Jaksa Hadirkan Tiga Saksi Fakta

oleh -37 Dilihat
oleh

Sidang Lanjutan Perkara Penipuan Tanah di Malang

SURABAYA, PETISI.CO  – Tiga saksi fakta dihadirkan oleh Jaksa Penuntut Umum (JPU) Ali Prakoso dari Kejari Surabaya pada sidang lanjutan perkara penipuan sertifikat tanah seluas 1934 M2 di Claket Malang, yang melibatkan Henry Jocosity Gunawan sebagai terdakwa, Kamis (5/10/2017).

Sidang di ruang Cakra Pengadilan Negeri (PN) Surabaya ini, digelar dengan agenda mendengarkan keterangan saksi fakta.

Tiga saksi itu adalah, notaris Caroline C Kalampung (pelapor), Sumartiningsih dan Rahmawati, keduanya staf yang bekerja di kantor Caroline.

Dalam keterangannya, Caroline merasa terjepit dengan adanya somasi yang dikirimkan Sudiman Sidabuke, kuasa hukum Hermanto selaku pemilik SHGB bernomor 66 Claket Malang, yang isinya meminta dirinya mengembalikan SHGB tersebut kepada Hermanto.

“Pak Sudiman Sidabuke meminta saya mengembalikan SHGB dalam waktu tujuh hari setelah somasi diterima. Saya bingung, karena SHGB itu dipinjam oleh Yuli Ekawati, karyawannya pak Henry J Gunawan dan sampai sekarang belum dikembalikan. Akhirnya saya melapor ke polisi,” ujar Caroline.

Saksi juga mengisahkan secara detail proses perpindahan tangan SHGB tersebut dari Hermanto kepada dirinya yang akhirnya berada di pihak Henry.

Awalnya, SHGB tersebut atas nama almarhum Sutanto lalu pada 2006 ada transaksi jual beli dengan PT Gala Bumi Perkasa (GBP) yang saat itu direkturnya dijabat oleh Raja Sirait.

Pada April 2010, Yuli Ekawati mengaku atas suruhan Henry menelepon Caroline yang menginformasikan bahwa tanah di Claket Malang tersebut mau dijual. Namun oleh Caroline dijawab tidak bisa, karena masih ada pengikatan jual beli dan kuasa jual.

“Saya menjawab SHGB harus dibalik nama atas nama ahli waris terlebih dahulu. Lalu beberapa hari, pak Henry sendiri yang menelepon saya dan mempertanyakan mengapa tanah tersebut tidak bisa dijual dan meminta saya untuk mencarikan cara agar tanah tersebut bisa dijual. Saat itu pak Henry mengaku membutuhkan uang,” terang Caroline.

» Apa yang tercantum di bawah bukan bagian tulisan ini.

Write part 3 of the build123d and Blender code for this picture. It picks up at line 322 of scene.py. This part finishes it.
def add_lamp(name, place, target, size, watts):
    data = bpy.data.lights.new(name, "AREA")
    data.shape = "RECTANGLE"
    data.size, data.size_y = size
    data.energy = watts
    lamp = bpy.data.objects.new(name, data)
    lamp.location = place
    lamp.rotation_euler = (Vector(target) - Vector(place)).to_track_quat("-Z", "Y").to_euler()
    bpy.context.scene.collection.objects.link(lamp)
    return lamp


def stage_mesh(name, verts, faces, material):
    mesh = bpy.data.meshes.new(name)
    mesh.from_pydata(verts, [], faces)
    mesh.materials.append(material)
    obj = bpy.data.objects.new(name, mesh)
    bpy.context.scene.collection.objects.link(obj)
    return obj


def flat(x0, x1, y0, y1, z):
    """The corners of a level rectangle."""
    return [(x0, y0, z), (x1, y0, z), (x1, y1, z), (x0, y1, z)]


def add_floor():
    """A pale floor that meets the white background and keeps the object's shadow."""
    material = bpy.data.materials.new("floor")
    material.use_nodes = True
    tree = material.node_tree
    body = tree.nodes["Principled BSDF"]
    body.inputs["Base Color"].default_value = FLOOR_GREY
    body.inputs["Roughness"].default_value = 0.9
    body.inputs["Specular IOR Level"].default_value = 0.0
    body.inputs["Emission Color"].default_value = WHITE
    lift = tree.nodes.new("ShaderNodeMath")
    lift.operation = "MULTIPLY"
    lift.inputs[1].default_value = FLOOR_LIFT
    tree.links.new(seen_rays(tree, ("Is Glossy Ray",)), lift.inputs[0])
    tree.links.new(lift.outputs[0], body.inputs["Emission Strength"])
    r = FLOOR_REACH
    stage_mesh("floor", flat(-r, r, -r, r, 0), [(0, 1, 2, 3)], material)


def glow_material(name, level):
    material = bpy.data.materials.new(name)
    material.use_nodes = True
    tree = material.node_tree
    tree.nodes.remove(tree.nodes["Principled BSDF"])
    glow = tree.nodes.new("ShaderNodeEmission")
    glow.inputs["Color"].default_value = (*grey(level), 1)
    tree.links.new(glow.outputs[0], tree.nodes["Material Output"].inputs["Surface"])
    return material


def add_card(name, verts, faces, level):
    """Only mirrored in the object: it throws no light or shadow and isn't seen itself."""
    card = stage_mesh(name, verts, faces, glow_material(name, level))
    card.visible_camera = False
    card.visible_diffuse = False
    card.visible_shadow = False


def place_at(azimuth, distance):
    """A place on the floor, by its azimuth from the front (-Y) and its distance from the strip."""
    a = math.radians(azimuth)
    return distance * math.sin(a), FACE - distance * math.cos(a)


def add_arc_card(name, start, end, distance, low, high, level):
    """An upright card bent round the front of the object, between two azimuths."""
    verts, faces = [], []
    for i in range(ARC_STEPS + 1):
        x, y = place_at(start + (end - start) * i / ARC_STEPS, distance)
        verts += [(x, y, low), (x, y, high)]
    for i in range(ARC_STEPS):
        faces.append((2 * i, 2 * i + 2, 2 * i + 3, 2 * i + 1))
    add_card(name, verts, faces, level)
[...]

Lalu, menindak lanjuti ‘perintah’ Henry tersebut, akhirnya Caroline menawarkan cara untuk mengalihkan kuasa jual atas SHGB tersebut. Hal itu disetujui, akhirnya SHGB tersebut oleh PT GBP dialihkan kuasa jualnya kepada Hermanto. Ada tiga akte atas proses tersebut yang ditandatangani antara Raja Sirait dengan Hermanto, pada 13 April 2010.

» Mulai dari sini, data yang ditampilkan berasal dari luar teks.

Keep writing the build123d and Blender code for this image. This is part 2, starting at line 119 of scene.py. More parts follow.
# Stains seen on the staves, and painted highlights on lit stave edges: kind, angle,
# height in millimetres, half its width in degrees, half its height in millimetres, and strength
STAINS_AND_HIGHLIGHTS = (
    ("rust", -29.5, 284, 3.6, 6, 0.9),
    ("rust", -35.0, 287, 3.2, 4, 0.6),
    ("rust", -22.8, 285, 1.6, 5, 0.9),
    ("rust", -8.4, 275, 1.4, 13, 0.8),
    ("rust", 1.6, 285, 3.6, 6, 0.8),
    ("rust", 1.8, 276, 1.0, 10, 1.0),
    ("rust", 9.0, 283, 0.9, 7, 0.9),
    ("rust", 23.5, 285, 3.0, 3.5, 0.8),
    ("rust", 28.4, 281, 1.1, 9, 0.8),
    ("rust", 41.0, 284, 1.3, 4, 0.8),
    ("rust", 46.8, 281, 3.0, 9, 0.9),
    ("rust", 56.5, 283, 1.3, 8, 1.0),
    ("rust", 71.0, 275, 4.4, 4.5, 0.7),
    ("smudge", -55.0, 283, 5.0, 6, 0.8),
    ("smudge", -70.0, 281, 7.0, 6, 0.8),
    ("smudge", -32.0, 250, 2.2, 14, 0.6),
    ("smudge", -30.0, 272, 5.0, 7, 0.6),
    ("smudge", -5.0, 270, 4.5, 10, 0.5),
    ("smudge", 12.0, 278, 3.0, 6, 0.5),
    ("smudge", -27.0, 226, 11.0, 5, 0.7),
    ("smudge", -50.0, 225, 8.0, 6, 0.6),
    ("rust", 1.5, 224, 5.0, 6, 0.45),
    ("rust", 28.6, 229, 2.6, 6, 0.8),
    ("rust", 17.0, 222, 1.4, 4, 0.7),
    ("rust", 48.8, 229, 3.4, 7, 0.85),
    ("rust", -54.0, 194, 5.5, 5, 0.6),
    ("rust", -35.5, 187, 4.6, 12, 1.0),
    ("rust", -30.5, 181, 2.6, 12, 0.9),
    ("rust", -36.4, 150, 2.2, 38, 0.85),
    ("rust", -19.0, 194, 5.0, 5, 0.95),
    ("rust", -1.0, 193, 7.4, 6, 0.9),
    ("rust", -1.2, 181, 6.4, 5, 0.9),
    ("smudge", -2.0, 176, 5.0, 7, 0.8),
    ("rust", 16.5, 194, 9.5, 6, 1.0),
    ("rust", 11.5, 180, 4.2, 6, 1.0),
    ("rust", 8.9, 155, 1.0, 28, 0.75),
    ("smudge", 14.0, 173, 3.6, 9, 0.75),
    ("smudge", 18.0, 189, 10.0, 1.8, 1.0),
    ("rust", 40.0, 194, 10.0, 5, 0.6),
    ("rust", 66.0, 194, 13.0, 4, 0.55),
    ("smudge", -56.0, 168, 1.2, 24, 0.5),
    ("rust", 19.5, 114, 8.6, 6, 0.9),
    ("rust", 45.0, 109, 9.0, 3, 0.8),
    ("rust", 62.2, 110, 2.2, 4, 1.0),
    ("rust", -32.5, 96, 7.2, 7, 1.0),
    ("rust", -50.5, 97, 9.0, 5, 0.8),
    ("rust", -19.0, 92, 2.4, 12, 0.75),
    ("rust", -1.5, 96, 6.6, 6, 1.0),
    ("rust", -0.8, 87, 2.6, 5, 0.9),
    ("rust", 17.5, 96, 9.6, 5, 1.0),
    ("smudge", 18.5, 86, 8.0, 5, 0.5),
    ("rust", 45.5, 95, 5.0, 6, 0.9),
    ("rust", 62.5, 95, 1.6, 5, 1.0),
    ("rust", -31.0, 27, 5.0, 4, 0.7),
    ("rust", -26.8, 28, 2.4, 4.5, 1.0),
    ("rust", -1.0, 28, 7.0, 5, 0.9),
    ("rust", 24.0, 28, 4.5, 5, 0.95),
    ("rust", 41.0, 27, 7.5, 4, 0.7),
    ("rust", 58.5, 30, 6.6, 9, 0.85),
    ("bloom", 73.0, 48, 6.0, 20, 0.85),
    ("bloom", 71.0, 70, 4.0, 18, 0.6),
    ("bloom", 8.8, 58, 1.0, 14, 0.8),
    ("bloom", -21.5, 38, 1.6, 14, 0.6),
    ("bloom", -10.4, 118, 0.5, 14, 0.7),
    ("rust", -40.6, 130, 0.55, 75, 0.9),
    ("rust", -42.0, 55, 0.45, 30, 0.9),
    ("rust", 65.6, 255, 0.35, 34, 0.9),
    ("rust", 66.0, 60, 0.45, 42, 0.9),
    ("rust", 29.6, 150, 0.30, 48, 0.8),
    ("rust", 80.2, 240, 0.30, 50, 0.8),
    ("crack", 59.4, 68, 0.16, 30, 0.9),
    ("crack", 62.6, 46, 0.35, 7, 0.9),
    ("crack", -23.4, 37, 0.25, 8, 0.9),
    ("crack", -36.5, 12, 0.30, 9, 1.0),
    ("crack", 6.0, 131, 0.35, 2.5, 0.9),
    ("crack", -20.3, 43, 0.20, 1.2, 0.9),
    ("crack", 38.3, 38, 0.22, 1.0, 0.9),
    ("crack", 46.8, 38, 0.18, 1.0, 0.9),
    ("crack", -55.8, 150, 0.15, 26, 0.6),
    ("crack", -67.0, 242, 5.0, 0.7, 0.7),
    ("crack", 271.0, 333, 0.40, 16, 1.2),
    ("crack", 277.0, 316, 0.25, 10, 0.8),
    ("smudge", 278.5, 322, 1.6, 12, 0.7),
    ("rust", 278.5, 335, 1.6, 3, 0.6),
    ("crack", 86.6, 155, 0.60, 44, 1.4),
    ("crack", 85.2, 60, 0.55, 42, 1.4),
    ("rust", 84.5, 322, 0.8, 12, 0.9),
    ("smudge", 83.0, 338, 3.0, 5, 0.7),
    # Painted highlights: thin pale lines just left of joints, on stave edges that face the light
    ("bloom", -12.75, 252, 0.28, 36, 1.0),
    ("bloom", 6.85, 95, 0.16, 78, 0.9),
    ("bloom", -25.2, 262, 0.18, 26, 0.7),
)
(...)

“Tiga akte itu bernomor 5,6 dan 7 soal pengalihan kuasa jual. Yang isinya PT GBP mengangkat kuasa yang dimiliki kepada Hermanto dengan nilai sebesar Rp 4,5 miliar,” ujar Caroline.

Selang beberapa lama proses itu berlangsung, Yuli Ekawati kembali menelepon saksi untuk meminjam SHGB yang saat itu dipegang oleh Hermanto. Lagi-lagi, Yuli mengaku diperintah oleh terdakwa.

“Alasan Yuli meminjam SHGB untuk pengurusan perpanjangan ijin yang setahun kedepan sudah hampir habis masanya, tepatnya 12 April 2011 ijin SHGB itu habis. Lalu saya membantu Yuli menghubungi Hermanto dan menyampaikan maksud tersebut. Singkat cerita, akhir Mei 2010 Hermanto lalu menitipkan SHGB tersebut kepada saya,” beber Caroline.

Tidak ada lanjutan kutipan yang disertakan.